9 thoughts on “Embracing the winds of change in Warrnambool”

  1. Excellent article Carol! And yes you are right. There was a bunch of us who hid away during our earlier years, I guess we say because that was then, but this is NOW, and I often lament how Warrnambool and Society has grown up.

    (And that was me standing on the steps of The State Library last Wednesday who cried at the announcement. A kind of ‘letting go’ of many years of hiding. …ps I wish I’d been able to make it ‘home’ to Warrnambool for the YES Party 😉 )

  2. I love this Carol. So many of ya were there right with you. This was a special day for Warrnambool and a special day for Australia.

  3. My reaction to the the poll last Wednesday was one of huge relief. There was a physical ball in my stomach and I could barely watch or listen to the result. I didn’t even realise how much this process had affected me. Why? Because I see myself as a good and loving person. How could you not see me like this? How could you judge me to be somehow inferior to you? How could you not see me and value me as an equal? I will never apologise for who I am.

  4. I don’t know how this popped up in my feed but … mind blown!

    1972 Warrnambool-born lad here. Was on the steps of the State Library for the announcement.

    Warrnambool seems to have changed!

    I haven’t been back in over 10 years but it might be time for a visit.

    Thank you so much for writing this article!

    1. Thankyou for taking the time to write such a great comment, David. I think a visit is definitely in order and be sure to check out Queer Beers while you are here! Just the fact that it exists shows how much has changed in our small home town.

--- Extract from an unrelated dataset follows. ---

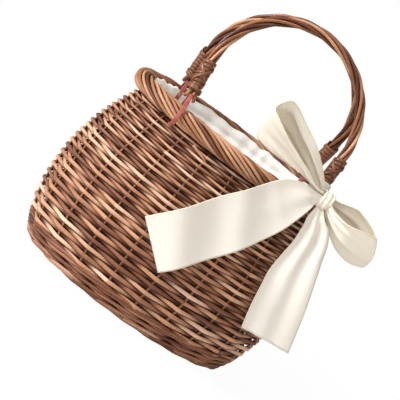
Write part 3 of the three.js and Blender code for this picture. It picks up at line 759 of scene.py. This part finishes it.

  5. Well written and voiced, Carol. I was fortunate in being raised in the fifties in a small rural environment where gender was never an issue; we all learned to knit during craft classes at school, and we needed to play all sorts of sports to make up the teams. My father taught me the skills of living, from growing vegetables, killing and preparing our meat, raising produce to make a living on the market. From my mother I learned the gentle arts of preserving, sewing, and making butter, cream as well as milking a cow and chopping a barrow load of wood. When questioned as to why a girl was in the shed, skirting the fleece, I was shocked to hear my father reply that you didn’t need a penis to do that!! WHOA! THis coming from a dad who was able to cook, iron, etc, if the need arose. Ha had batched for 10 years on his own farm before he got married. Thus, I’ve been very fortunate in that gender has never been an issue with me, or my acceptance of the ways of others. I hope that everyone can live together peacefully, irrespectively of differences, melding as people; it is when we choose to be labelled that we create a niche for ourselves. Just be yourself, and at one with the community in which you choose to live.